Наполеон вернулся во Францию лишь в январе 1791 года. Как всегда, даже оставаясь с полком, он неизменно помогал семье. К сожалению, он был не в силах сделать многое для Лючиано. Тот покинул Бриенн всего за год до этого и теперь временно посещал семинарию в Эксе, строя какие-то неясные планы насчет духовного поприща, но почти не прилагая для этого никаких усилий, а вскоре вообще решил вернуться домой, несмотря на все попытки Наполеона и матери отговорить его от этого шага. Тринадцатилетний Луиджи, не в пример брату, проявлял особое усердие. Наполеон не только взял на себя расходы по содержанию брата, но и заботился о его образовании Пищу он варил себе сам — довольно питательный, но весьма дешевый бульон и тем временем обучал брата французскому, математике и географии. Вот что он писал Фешу:
«Месье Луи — настоящий труженик, как благодаря природным наклонностям, так и чувству долга, и полон добрых намерений. Все, что ему надо, — и дальше следовать тем же путем. Он приобрел настоящее французское обхождение и держит себя подобающим образом, ну разве только слегка восторженно. Он вхож в общество, изящным поклоном приветствует знакомых и вообще проявляет любезности с серьезным и полным достоинства видом тринадцатилетнего. Здесь все женщины без ума от него». Мальчика в отличие от его брата не столь воодушевляла подобная муштра, и он намекал в письме к Жозефу, что был бы рад вернуться домой.

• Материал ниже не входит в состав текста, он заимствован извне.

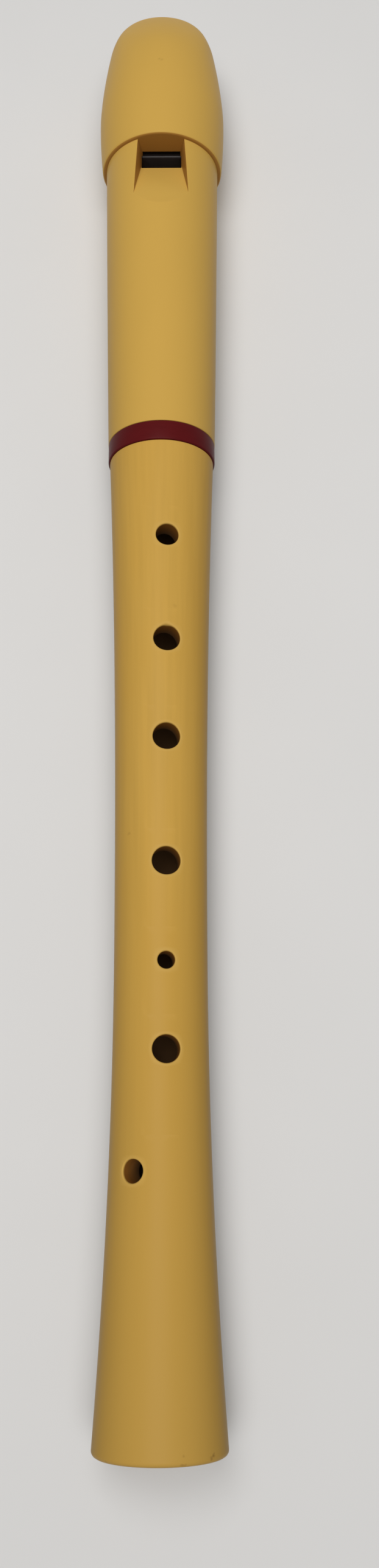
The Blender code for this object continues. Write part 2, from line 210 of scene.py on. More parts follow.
# How far cutters reach, how far they pass the surface they cut, and a short straight lead to an edge
REACH = 0.04
OVERSHOOT = 0.001
LEAD = 0.001

# Within which distance vertices merge, and within which a point counts as lying on a skin
WELD = 0.00002
SKIN_TOLERANCE = 0.000012

# Step that measures a skin's slope, the gap left before the tip, and least divisors
PROBE = 0.00001
TIP_MARGIN = 1e-7
LEAST_COSINE = 0.01
LEAST_SLOPE = 1e-12

# Angle between two faces from which their edge is a real one
SHARP = math.radians(38.0)

# Colours of the finishes, as linear red, green and blue
GOLD = (0.585, 0.355, 0.075)
BODY_GOLD = (0.565, 0.335, 0.070)
WARM_GOLD = (0.560, 0.318, 0.056)
# Hole rims: rubbed lacquer, and lighter as a painted highlight on their rounded edges
WORN_AND_HIGHLIGHT_GOLD = (0.58, 0.35, 0.08)
MAROON = (0.091, 0.0062, 0.0072)
# Hole walls: unlacquered wood, painted darker as painted shade
HOLE_WALL_SHADE_BROWN = (0.27, 0.105, 0.016)
# Bore: painted shade, nearly black
BORE_SHADE_BROWN = (0.09, 0.045, 0.018)
# Painted shade for the window's walls and the cap's lower face
WINDOW_SHADE_BROWN = (0.38, 0.18, 0.035)
STAIN_BROWN = (0.16, 0.075, 0.02)
CORK_BROWN = (0.42, 0.24, 0.12)
BLOCK_BLACK = (0.021, 0.015, 0.013)

# Gloss of the satin plastics and the lacquer, and how rough each finish is, or its least and most
SHEEN = 0.06
SATIN = (0.34, 0.42)
RUBBED_SATIN = (0.34, 0.46)
DULL = (0.45, 0.60)
BARE_WOOD_ROUGHNESS = 0.75
CORK_ROUGHNESS = 0.9
FLOOR_ROUGHNESS = 0.8

# Patterns of the finishes, as noise scales per metre
FLOW_SCALE = 90.0
GLOSS_SCALE = 260.0
PEEL_SCALE = 1500.0
RING_PEEL_SCALE = 1800.0
STREAK_SCALE = 300.0
GRAIN_SCALE = 900.0
CLOUD_SCALE = 60.0
CELL_SCALE = 900.0
SPECK_SCALE = 700.0
BLOCK_GRAIN_SCALE = 1200.0
FLOOR_CLOUD_SCALE = 25.0
RAGGED_SCALE = 2000.0

# Heights of the finishes' relief
PEEL_HEIGHT = 0.000004
GRAIN_HEIGHT = 0.000006
CELL_HEIGHT = 0.00005
BLOCK_GRAIN_HEIGHT = 0.000008

# Faint dot on top of the beak, and how far and how much painted shade darkens the body towards the foot
DOT_STATION = CAP_LOW + 0.0208
DOT_SIZE = 0.0009
DOT_STRENGTH = 0.5
DOT_SHADE = 0.4
FOOT_PAINTED_SHADE_LENGTH = 0.12
FOOT_PAINTED_SHADE = 0.90

# Floor: its size, its rise to the foot, the tone that shows, and how much of it lights body and cap
FLOOR_SIZE = 60.0
FOOT_LIFT = 0.00196
FLOOR_TONE = (0.70, 0.69, 0.675)
FLOOR_BOUNCE = 0.24
CAP_BOUNCE = 1.2

# Light: the levels of world, sky panel and softbox add up to 1, at which colours show about as written
WORLD_LIGHT = 0.12
WORLD_SHOWN = 0.51
SKY_FROM = (-0.02, -0.25, 1.0)
SKY_LEVEL = 0.57
SKY_SPREAD = math.radians(45.0)
SOFTBOX_AT = (-0.06, 0.06, 0.55)
SOFTBOX_SIZE = 0.25
SOFTBOX_LEVEL = 0.31


# Shapes of the instrument

def bore_radius(station):
    """The body's bore, a straight taper down to the foot."""
    share = station / TENON_HIGH
    return FOOT_BORE_RADIUS + (TENON_BORE_RADIUS - FOOT_BORE_RADIUS) * share


def body_radius(station):
    """Outside of the lower body, flaring from the waist to the foot and to the shoulder."""
    waist = bore_radius(WAIST_STATION) + WAIST_WALL
    below = np.clip((WAIST_STATION - station) / WAIST_STATION, 0, 1)
    above = np.clip((station - WAIST_STATION) / (BODY_HIGH - WAIST_STATION), 0, 1)
    return waist + FOOT_FLARE * below ** FOOT_CURVE + (SHOULDER_RADIUS - waist) * above ** SHOULDER_CURVE


def head_radius(station):
    """Outside of the head tube, swelling gently towards the cap."""
    share = np.clip((station - HEAD_LOW) / (NECK_LOW - HEAD_LOW), 0, 1)
    return HEAD_LOW_RADIUS + (HEAD_TOP_RADIUS - HEAD_LOW_RADIUS) * share ** HEAD_CURVE


def cap_radius(station):
    """Turned outside of the cap: a slight swell, a long taper and a rounded corner at the tip."""
    swell = np.clip((CAP_WIDEST - station) / (CAP_WIDEST - CAP_LOW), 0, 1)
    taper = np.clip((station - CAP_WIDEST) / (TIP - CAP_WIDEST), 0, 1)
    corner = np.clip(1 - (TIP - station) / TIP_CORNER_LENGTH, 0, 1)
    radius = CAP_RADIUS - (CAP_RADIUS - CAP_EDGE_RADIUS) * swell ** 2 - BEAK_TAPER * taper ** BEAK_CURVE
    return radius - TIP_CORNER_DEPTH * (1 - np.sqrt(1 - corner ** 2))


def windway_floor(station):
    """Height of the windway's floor, falling towards the tip."""
    return WINDWAY_FLOOR - WINDWAY_DROP * (station - CAP_LOW) / (TIP - CAP_LOW)


def beak_top(station):
    """Height of the hollowed top of the beak, along its middle."""
    along = station - TOP_START
    fall = TOP_ARC - np.sqrt(TOP_ARC ** 2 - along ** 2)
    return CAP_RADIUS + TOP_LIFT - np.sign(along) * fall


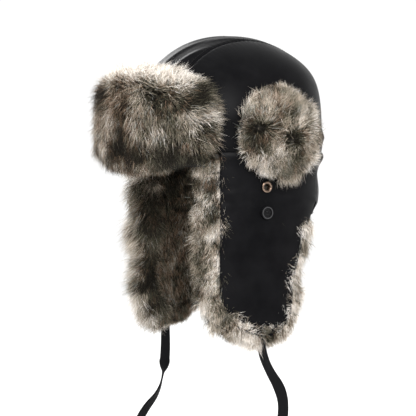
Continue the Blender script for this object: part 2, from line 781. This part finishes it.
def crown_side(side_name, side):
    """A side panel, as meridians from the brim up to the seam."""
    edge = STRIP_HALF * 1.001
    widest = math.acos(edge / HALF_WIDTH)
    turn = (np.sin(np.linspace(-1, 1, 230) * math.pi / 2) * widest)[:, None]
    seam_angle = np.arccos(np.clip(edge / (HALF_WIDTH * np.cos(turn)), -1, 1))
    climb = seam_angle * (RISE + HALF_WIDTH) / 2
    place = np.linspace(0, 1, 110)[None, :] * (SPRING + climb)
    angle = np.clip((place - SPRING) / np.maximum(climb, 1e-6), 0, 1) * seam_angle
    x = HALF_WIDTH * np.cos(turn) * np.cos(angle) * side
    y = HALF_LENGTH * np.sin(turn) * np.cos(angle)
    z = np.minimum(place, SPRING) + RISE * np.sin(angle)
    points = np.stack([x, y, z], -1)
    crown_sheet("crown_side_cloth_" + side_name, points, "crown_side_panel_" + side_name)


# The quilting's diamonds: rows around the crown and up it, and how far they puff.
QUILT_AROUND = 12
QUILT_UP = 78
QUILT_PUFF = 2.6 * MM


def crown_inside():
    """The satin lining, puffed between diamond quilting."""
    turn = np.linspace(0, math.tau, 241)[:-1, None]
    climb = (RISE + HALF_WIDTH) / 2 * math.pi / 2
    place = np.linspace(0, 1, 90)[None, :] * (SPRING + climb)
    angle = np.clip((place - SPRING) / climb, 0, 1) * (math.pi / 2 - 0.02)
    height = np.minimum(place, SPRING) + RISE * np.sin(angle)
    points = np.stack([HALF_WIDTH * np.cos(turn) * np.cos(angle),
                       HALF_LENGTH * np.sin(turn) * np.cos(angle), height + 0 * turn], -1)
    normals = outward(points)
    rising = np.sin(turn * QUILT_AROUND + place * QUILT_UP)
    falling = np.sin(turn * QUILT_AROUND - place * QUILT_UP)
    puff = np.sqrt(np.abs(rising) * np.abs(falling)) * QUILT_PUFF
    inner = points - normals * (8.2 * MM + puff)[..., None]
    outer = points - normals * 4.6 * MM
    made = closed_sheet("crown_quilted_lining", outer, inner, satin_lining(), wrap=True)
    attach(made, "hat_body")
    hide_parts("crown_lining", "crown_strip_batting", "crown_side_batting_left",
                "crown_side_batting_right")


# ---- flap outline, from the CAD cloth

def outline_at(node_name, cuts, cut_axis=2, axis=1):
    """The lowest and highest place along one axis where a CAD node crosses each cut."""
    mesh = frame["nodes"][node_name].data
    places = np.array([v.co for v in mesh.vertices])
    ends = np.array([e.vertices[:] for e in mesh.edges])
    start, stop = places[ends[:, 0]], places[ends[:, 1]]
    least, most = [], []
    for cut in cuts:
        before = start[:, cut_axis] - cut
        after = stop[:, cut_axis] - cut
        crossing = before * after < 0
        share = (before / (before - after + 1e-12))[crossing]
        found = start[crossing, axis] * (1 - share) + stop[crossing, axis] * share
        least.append(found.min())
        most.append(found.max())
    return np.array(least), np.array(most)


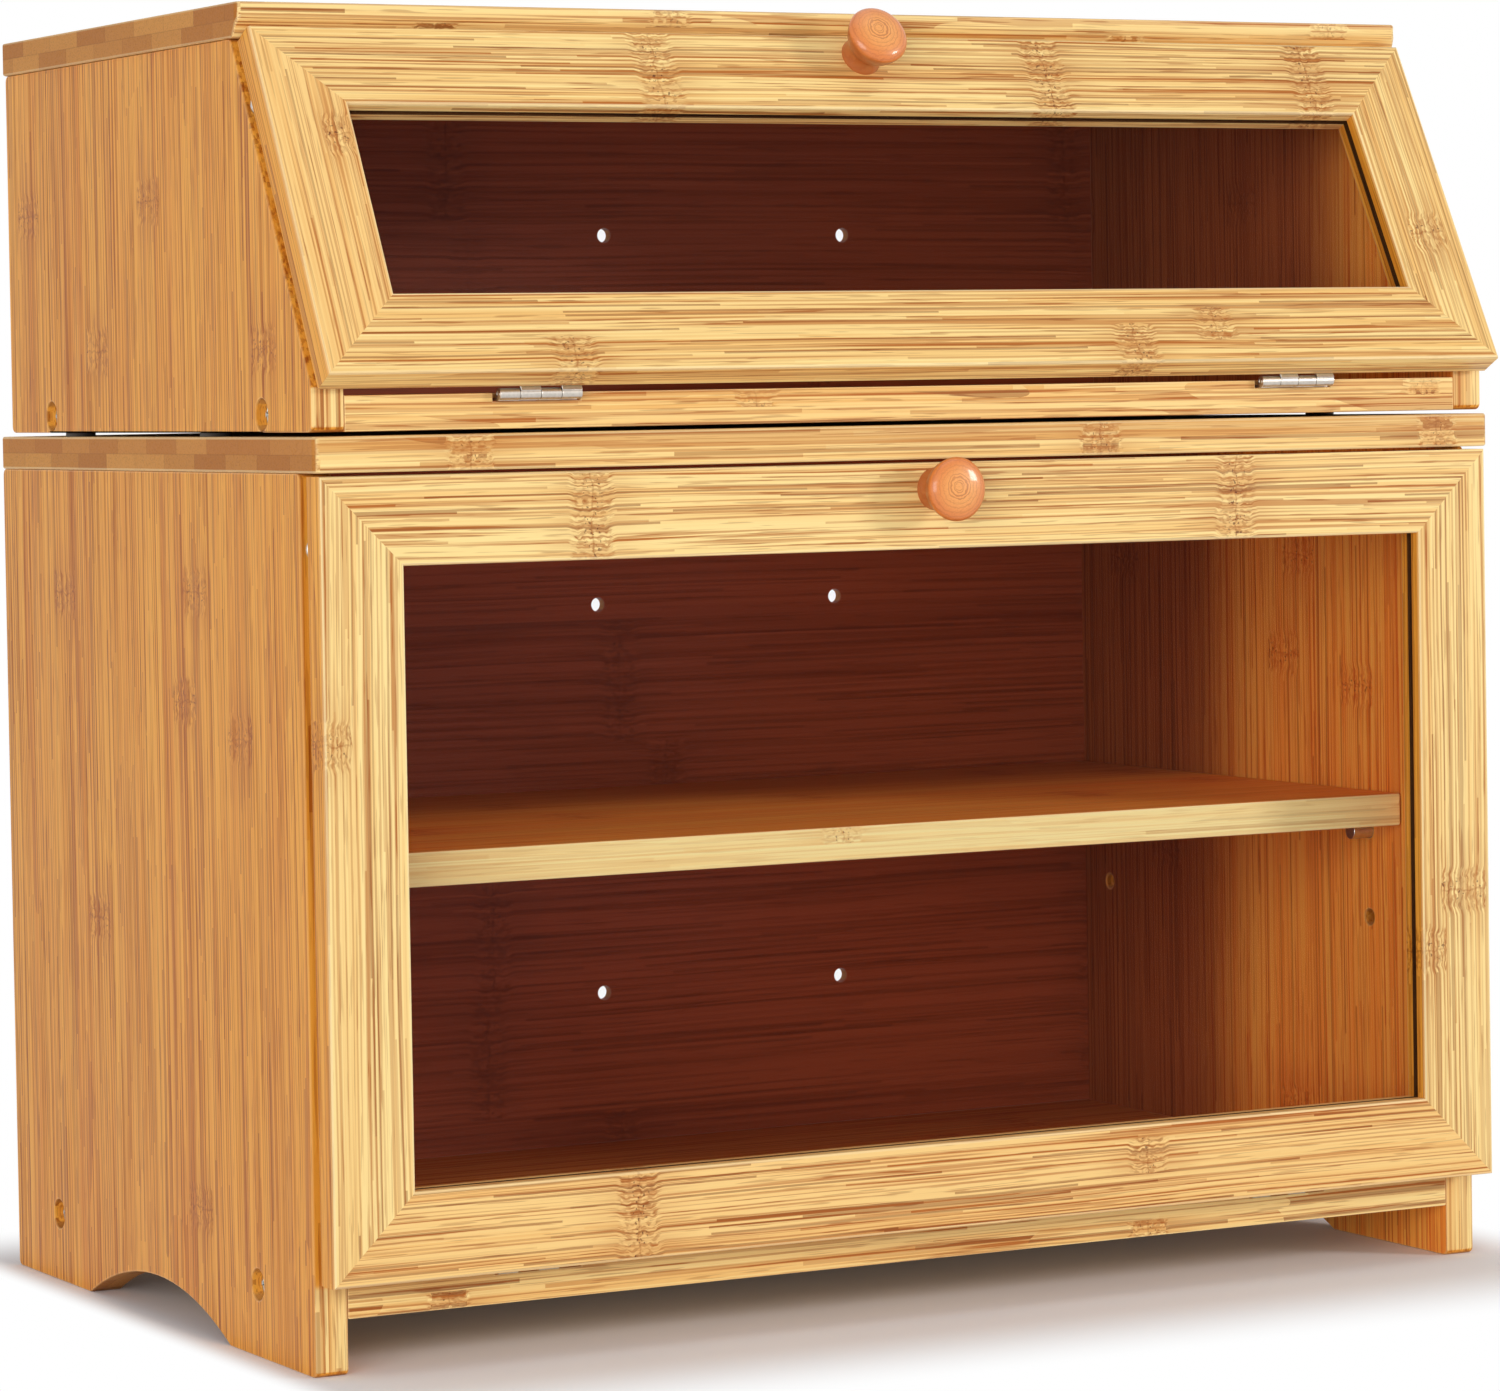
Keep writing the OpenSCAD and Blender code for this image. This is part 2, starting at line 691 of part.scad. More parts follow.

Когда полк лейтенанта Буонапарте был переведен в Валанс, Наполеон взял брата и туда. Жили они по-прежнему. Наполеон пытается пристрастить мальчика к своей устрашающей для подростка образовательной программе — от истории Меровингов до астрономии, от Расина и Корнеля до Руссо, от юриспруденции и статистики до английской политэкономии. Куда бы ни переводили их полк, он всегда возил с собой сундук книг. Он все еще работал над своим французским, пытаясь полностью избавиться от итальянского акцента. Местного общества он избегал как чересчур роялистского. В июне 1791 года, неделю спустя после их прибытия в Валанс, Людовик XVI бежал из Тюильри, чтобы потом бесславно вернуться из Варена, — событие, после которого Наполеон превратился в закоренелого республиканца. В октябре до Валанса докатилась весть, что архидьякон Лючиано при смерти. Братья сразу же устремились домой. Там они застали престарелого священника в добром здравии и в ясном рассудке, возлежащим на своем набитом золотом матрасе, хотя и по-старчески раздражительным и обидчивым. Несмотря на все свое благочестие, Лючиано велел Фешу убираться вон, когда тот вошел к нему в комнату, облачившись в стихарь и столу. Годы спустя Наполеон шутливо заметил, что дядя на смертном одре напомнил ему притчу об Иакове и Исаве. «Ты теперь, Жозеф, — произнес архидьякон, — старший по возрасту, но настоящий глава семьи все же Наполеон. Никогда не забывай этого». А затем добавил: «А ты, Наполеоне, помяни мое слово, когда-нибудь станешь большим человеком».